State v. Williams, 184 NJ 432, 446-448 (2005)

The Williams case exemplifies the Court's view that Mediation is a valid and effective process to resolve disputes- one that should be protected and fostered by the Courts. cf Lehr v. Afflitto, 382 N.J. 376, 379 (App.Div.2006)

How many families choose to mediate their dispute? For decades following 1975 surprisingly few, given the benefits- probably less then ten percent. Since the Court has mandated Economic Mediation for unsettled cases, mediation has been adopted as mainstream by judges, attorneys and litigants. Acceptance of Arbitration is now going through the same longitudinal process as occurred with Mediation.

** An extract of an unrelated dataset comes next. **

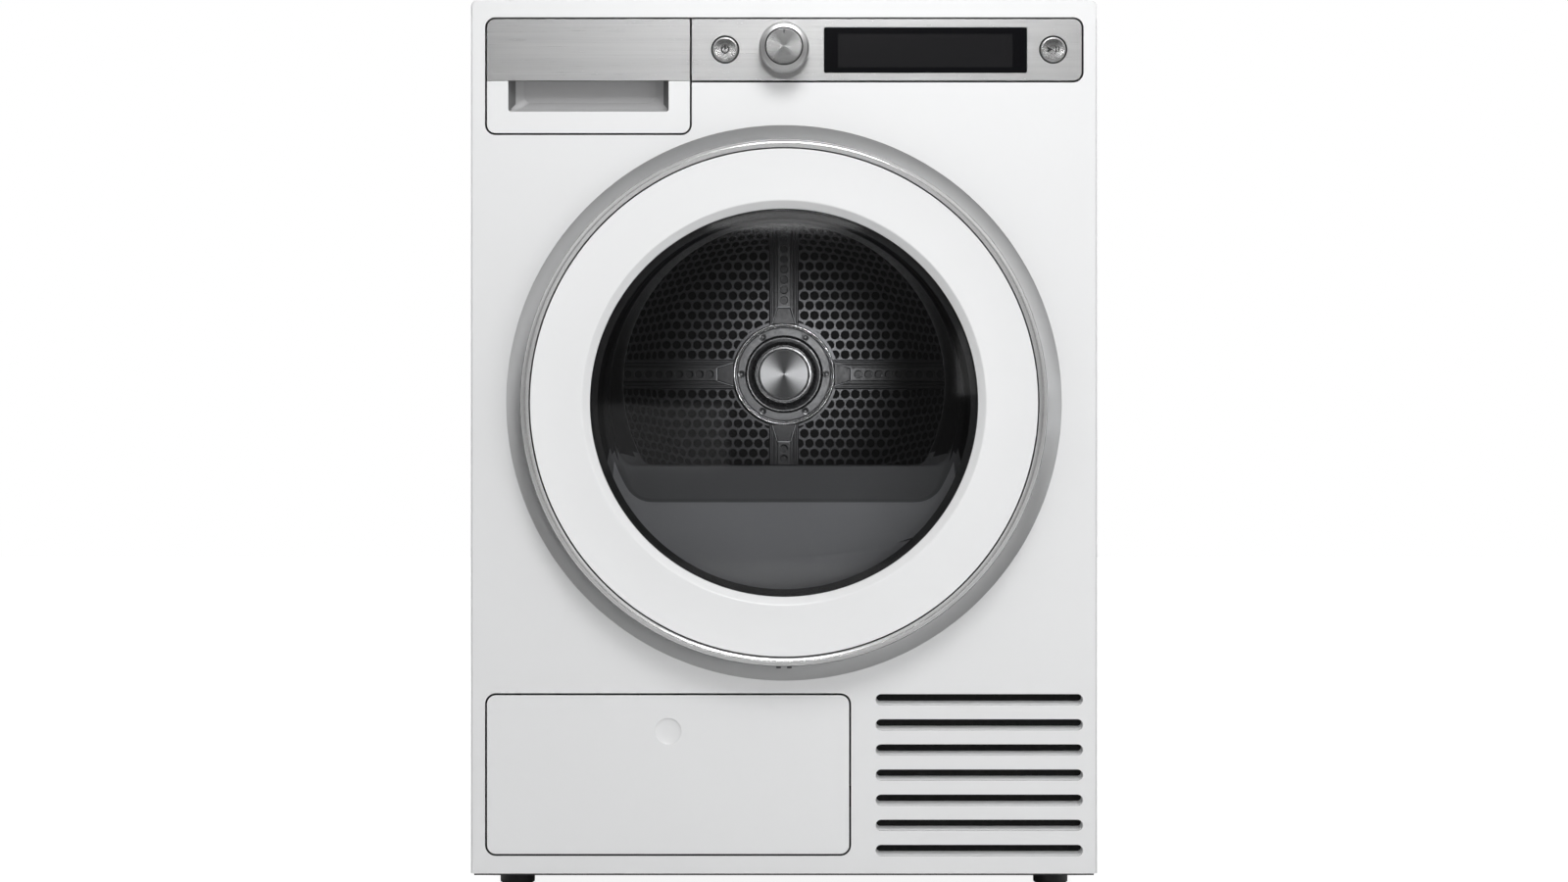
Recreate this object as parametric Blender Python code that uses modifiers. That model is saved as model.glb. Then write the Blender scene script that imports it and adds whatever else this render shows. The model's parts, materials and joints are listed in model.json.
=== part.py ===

Before the late 1980s the process was not generally understood; and at a time of family crisis when legal counsel is sought, emotionally the last thing anyone wants to do is sit down and work out differences. As emotions relax, mediation becomes possible. Parties should invoke mediation before they become so immeshed in the litigation process and confusing advice they are receiving from family and friends that they become immobilized, causing their dispute to become protracted and unresolved.

If Mediation is a viable option, this approach should be discussed with counsel.